The best reason for providing religious accommodations (if one thinks that religious accommodations ought to be provided) is the recognition that people who are told by the government to violate what they believe to be their religious obligations suffer psychic harm as a result. The harm is not mitigated if they are also told that they are not really being asked to violate their religion because they are mistaken about some facts. So long as they adhere to their mistaken factual beliefs, they will experience the burden on their religious exercise in the same way as people whose factual views are not called into question when they assert religious claims for exceptions.
Nevertheless, the fact that a claimant's religious claim rests on a false empirical assertion can nonetheless undermine the claim in a number of ways. First, it is possible that upon learning the scientific facts, the claimant will change his mind and give up the claim.
Second, the empirical falseness of some claims that are not pervasively religious could be used to undermine the sincerity of the claimant's belief. For example, suppose that Koch Industries seeks a religious exception from the application of the Clean Air Act to one of its facilities because its controlling shareholders say that they believe that complying with the law--let's say by installing scrubbers in a power plant--would cause abortions, and that they have a religious obligation to avoid participating in abortions.
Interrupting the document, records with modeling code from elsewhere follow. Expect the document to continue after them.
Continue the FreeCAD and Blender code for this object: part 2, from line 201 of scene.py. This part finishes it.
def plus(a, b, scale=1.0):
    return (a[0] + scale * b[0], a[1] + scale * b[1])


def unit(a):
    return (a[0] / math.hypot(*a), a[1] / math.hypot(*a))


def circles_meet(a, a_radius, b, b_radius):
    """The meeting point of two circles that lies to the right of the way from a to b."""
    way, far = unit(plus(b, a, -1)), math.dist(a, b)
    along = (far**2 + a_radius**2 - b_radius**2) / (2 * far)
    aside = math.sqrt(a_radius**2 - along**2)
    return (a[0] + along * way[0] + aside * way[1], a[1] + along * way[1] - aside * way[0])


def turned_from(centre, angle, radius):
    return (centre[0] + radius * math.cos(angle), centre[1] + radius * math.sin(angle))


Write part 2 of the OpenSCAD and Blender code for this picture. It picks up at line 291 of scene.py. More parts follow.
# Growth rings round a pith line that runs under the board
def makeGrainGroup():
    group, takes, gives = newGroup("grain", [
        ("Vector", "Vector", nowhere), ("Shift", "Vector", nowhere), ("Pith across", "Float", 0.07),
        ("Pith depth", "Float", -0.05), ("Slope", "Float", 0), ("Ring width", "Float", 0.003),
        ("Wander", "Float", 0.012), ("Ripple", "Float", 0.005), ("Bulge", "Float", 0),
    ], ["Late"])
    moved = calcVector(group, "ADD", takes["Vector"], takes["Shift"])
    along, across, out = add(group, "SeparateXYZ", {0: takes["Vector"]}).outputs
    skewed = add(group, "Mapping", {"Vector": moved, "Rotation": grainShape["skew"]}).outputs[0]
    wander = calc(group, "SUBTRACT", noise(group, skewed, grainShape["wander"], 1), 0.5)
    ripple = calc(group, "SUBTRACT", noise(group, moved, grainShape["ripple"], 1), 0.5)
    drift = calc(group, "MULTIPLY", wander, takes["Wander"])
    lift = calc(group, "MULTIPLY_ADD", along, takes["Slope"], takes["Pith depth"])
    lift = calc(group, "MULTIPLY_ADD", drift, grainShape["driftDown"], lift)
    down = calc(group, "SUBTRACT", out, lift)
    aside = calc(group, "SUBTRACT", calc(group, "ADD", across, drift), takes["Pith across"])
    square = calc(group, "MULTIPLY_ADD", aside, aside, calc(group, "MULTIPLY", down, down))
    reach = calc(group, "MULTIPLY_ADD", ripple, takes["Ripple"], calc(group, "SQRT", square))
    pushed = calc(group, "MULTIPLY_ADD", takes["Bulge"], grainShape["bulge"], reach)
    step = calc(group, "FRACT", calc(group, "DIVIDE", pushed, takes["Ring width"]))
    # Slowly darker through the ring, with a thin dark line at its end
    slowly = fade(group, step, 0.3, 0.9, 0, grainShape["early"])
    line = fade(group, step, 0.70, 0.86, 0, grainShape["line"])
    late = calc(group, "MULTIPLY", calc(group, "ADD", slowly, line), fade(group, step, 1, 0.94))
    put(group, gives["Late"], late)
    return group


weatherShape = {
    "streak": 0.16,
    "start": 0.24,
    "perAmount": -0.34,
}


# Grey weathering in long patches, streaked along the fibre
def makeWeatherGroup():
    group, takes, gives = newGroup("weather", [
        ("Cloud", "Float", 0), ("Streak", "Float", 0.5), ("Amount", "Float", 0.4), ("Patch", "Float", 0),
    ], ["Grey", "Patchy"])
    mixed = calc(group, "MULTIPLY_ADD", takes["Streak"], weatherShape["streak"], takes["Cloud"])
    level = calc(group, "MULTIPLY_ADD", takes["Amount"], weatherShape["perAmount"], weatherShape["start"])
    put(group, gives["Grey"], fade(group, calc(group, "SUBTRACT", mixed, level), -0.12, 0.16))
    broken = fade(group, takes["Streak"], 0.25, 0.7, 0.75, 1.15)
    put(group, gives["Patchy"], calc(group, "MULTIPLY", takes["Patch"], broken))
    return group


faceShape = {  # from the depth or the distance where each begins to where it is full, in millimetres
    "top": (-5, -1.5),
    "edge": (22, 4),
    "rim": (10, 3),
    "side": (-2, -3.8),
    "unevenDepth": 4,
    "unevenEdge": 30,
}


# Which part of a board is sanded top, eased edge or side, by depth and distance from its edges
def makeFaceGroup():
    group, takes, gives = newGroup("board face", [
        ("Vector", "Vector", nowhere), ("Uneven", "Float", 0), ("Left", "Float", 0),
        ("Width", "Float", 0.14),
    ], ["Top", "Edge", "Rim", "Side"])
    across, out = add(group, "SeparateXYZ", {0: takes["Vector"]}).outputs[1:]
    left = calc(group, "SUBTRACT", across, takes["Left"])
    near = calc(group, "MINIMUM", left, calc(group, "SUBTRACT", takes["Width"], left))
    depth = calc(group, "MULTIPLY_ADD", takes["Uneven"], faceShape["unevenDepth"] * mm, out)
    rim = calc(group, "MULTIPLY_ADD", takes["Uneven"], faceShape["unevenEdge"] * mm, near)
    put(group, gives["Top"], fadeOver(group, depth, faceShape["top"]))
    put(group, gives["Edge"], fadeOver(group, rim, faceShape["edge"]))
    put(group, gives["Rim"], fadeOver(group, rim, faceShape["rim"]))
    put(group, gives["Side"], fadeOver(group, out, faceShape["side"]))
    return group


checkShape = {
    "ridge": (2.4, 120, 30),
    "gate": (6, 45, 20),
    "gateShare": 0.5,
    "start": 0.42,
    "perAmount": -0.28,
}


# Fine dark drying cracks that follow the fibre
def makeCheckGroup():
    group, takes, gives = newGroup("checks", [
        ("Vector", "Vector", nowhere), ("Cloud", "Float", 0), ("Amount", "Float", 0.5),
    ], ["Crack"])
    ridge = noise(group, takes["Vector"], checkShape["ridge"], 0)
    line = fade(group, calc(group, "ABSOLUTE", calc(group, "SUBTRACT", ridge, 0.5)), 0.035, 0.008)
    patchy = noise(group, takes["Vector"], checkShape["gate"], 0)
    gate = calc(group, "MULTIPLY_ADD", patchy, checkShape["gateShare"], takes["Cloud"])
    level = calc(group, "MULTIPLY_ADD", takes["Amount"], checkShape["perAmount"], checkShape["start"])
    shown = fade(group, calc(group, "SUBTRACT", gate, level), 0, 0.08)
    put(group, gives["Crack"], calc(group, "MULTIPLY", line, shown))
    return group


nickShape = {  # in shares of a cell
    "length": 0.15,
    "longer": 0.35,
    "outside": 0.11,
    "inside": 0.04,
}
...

The fact that there is no scientific basis whatsoever for the causal claim, in combination with its economically self-serving nature, would count in favor of a finding that the Koch Industries did not actually have a sincere belief.
Third, in assessing whether the challenged regulation is narrowly tailored to a compelling government interest, courts should be guided by the best science available, rather than the claimant's factually false beliefs. In these examples, the harm to be avoided--so far as the state is concerned--is the psychic harm of pressuring people to violate their religious obligations. The harm is not causing abortions or compelling a lie, so long as science says that no abortions are caused and evolution is real, even if the claimants think otherwise.
Accordingly, I think that for purposes of determining whether a law substantially burdens religion, plaintiffs are entitled to rely on sincerely held but false beliefs about empirical facts. The truthiness critique is truthy but wrong.